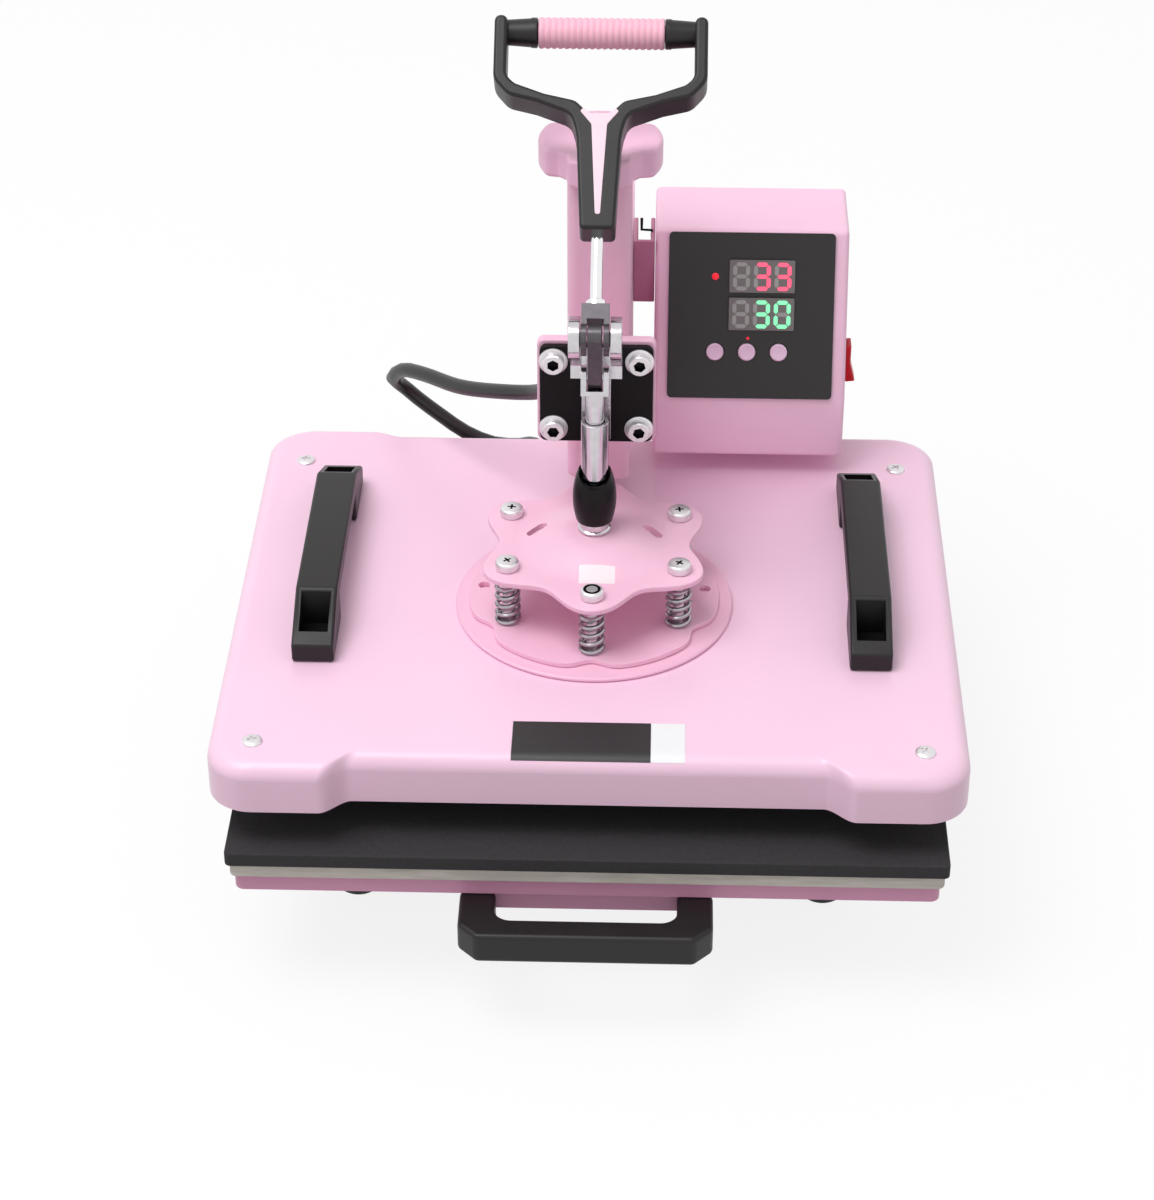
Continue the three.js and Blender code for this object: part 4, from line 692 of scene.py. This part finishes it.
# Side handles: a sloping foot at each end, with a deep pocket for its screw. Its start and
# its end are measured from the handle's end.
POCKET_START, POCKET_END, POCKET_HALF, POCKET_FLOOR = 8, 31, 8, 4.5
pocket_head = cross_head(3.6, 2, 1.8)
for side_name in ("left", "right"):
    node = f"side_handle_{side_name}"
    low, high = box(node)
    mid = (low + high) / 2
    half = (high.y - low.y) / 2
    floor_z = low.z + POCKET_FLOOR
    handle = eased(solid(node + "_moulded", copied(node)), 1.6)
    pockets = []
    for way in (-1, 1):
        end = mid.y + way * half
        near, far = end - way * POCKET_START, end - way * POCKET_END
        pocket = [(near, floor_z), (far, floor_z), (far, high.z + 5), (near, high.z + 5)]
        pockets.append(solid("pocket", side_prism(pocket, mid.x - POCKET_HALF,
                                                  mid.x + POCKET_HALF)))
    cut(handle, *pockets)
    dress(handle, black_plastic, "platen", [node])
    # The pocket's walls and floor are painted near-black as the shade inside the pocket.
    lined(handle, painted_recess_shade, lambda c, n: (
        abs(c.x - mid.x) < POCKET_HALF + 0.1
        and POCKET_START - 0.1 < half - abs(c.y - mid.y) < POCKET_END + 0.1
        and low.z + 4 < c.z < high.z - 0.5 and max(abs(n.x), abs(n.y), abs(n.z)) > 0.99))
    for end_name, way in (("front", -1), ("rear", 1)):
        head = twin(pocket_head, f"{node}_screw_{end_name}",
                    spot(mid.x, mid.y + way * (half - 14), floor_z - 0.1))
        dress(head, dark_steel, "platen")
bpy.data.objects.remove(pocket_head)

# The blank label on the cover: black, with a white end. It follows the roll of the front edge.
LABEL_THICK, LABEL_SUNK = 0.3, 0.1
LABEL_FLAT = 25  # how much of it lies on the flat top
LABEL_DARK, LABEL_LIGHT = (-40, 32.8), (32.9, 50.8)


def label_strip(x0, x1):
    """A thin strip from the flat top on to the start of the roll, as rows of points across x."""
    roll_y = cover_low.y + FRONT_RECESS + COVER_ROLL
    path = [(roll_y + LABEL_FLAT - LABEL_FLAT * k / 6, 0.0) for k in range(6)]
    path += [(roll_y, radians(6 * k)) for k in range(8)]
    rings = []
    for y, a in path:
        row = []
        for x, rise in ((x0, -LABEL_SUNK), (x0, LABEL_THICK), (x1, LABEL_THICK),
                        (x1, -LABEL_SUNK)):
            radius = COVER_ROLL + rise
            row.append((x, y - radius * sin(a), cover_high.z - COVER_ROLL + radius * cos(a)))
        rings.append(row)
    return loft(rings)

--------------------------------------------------

Print the listing above in its entirety, with every line exact.

§ The response
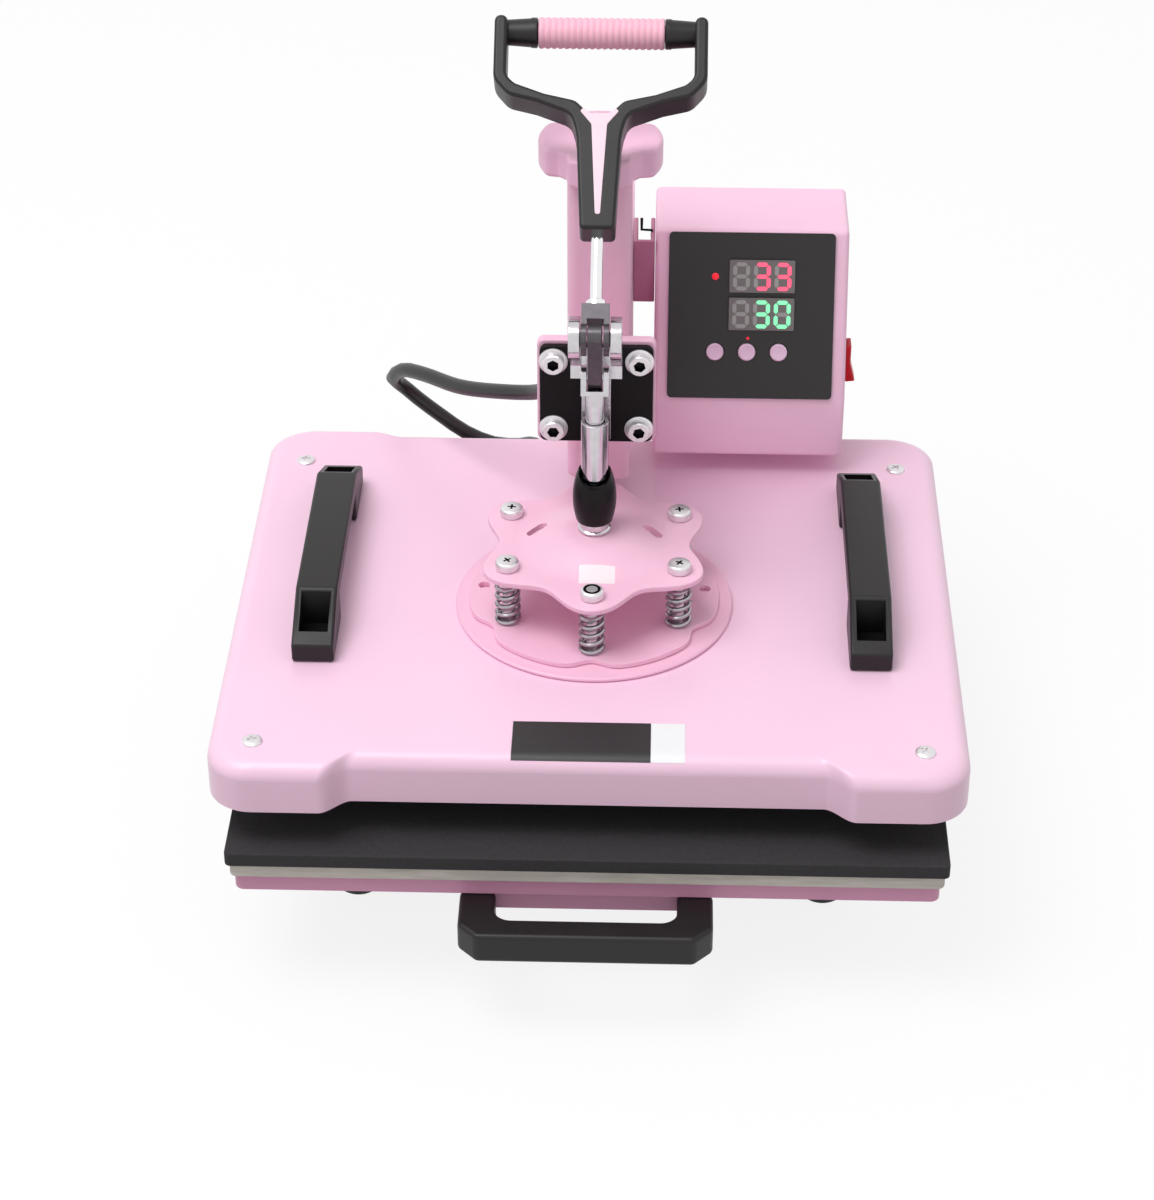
Continue the three.js and Blender code for this object: part 4, from line 692 of scene.py. This part finishes it.
# Side handles: a sloping foot at each end, with a deep pocket for its screw. Its start and
# its end are measured from the handle's end.
POCKET_START, POCKET_END, POCKET_HALF, POCKET_FLOOR = 8, 31, 8, 4.5
pocket_head = cross_head(3.6, 2, 1.8)
for side_name in ("left", "right"):
    node = f"side_handle_{side_name}"
    low, high = box(node)
    mid = (low + high) / 2
    half = (high.y - low.y) / 2
    floor_z = low.z + POCKET_FLOOR
    handle = eased(solid(node + "_moulded", copied(node)), 1.6)
    pockets = []
    for way in (-1, 1):
        end = mid.y + way * half
        near, far = end - way * POCKET_START, end - way * POCKET_END
        pocket = [(near, floor_z), (far, floor_z), (far, high.z + 5), (near, high.z + 5)]
        pockets.append(solid("pocket", side_prism(pocket, mid.x - POCKET_HALF,
                                                  mid.x + POCKET_HALF)))
    cut(handle, *pockets)
    dress(handle, black_plastic, "platen", [node])
    # The pocket's walls and floor are painted near-black as the shade inside the pocket.
    lined(handle, painted_recess_shade, lambda c, n: (
        abs(c.x - mid.x) < POCKET_HALF + 0.1
        and POCKET_START - 0.1 < half - abs(c.y - mid.y) < POCKET_END + 0.1
        and low.z + 4 < c.z < high.z - 0.5 and max(abs(n.x), abs(n.y), abs(n.z)) > 0.99))
    for end_name, way in (("front", -1), ("rear", 1)):
        head = twin(pocket_head, f"{node}_screw_{end_name}",
                    spot(mid.x, mid.y + way * (half - 14), floor_z - 0.1))
        dress(head, dark_steel, "platen")
bpy.data.objects.remove(pocket_head)

# The blank label on the cover: black, with a white end. It follows the roll of the front edge.
LABEL_THICK, LABEL_SUNK = 0.3, 0.1
LABEL_FLAT = 25  # how much of it lies on the flat top
LABEL_DARK, LABEL_LIGHT = (-40, 32.8), (32.9, 50.8)


def label_strip(x0, x1):
    """A thin strip from the flat top on to the start of the roll, as rows of points across x."""
    roll_y = cover_low.y + FRONT_RECESS + COVER_ROLL
    path = [(roll_y + LABEL_FLAT - LABEL_FLAT * k / 6, 0.0) for k in range(6)]
    path += [(roll_y, radians(6 * k)) for k in range(8)]
    rings = []
    for y, a in path:
        row = []
        for x, rise in ((x0, -LABEL_SUNK), (x0, LABEL_THICK), (x1, LABEL_THICK),
                        (x1, -LABEL_SUNK)):
            radius = COVER_ROLL + rise
            row.append((x, y - radius * sin(a), cover_high.z - COVER_ROLL + radius * cos(a)))
        rings.append(row)
    return loft(rings)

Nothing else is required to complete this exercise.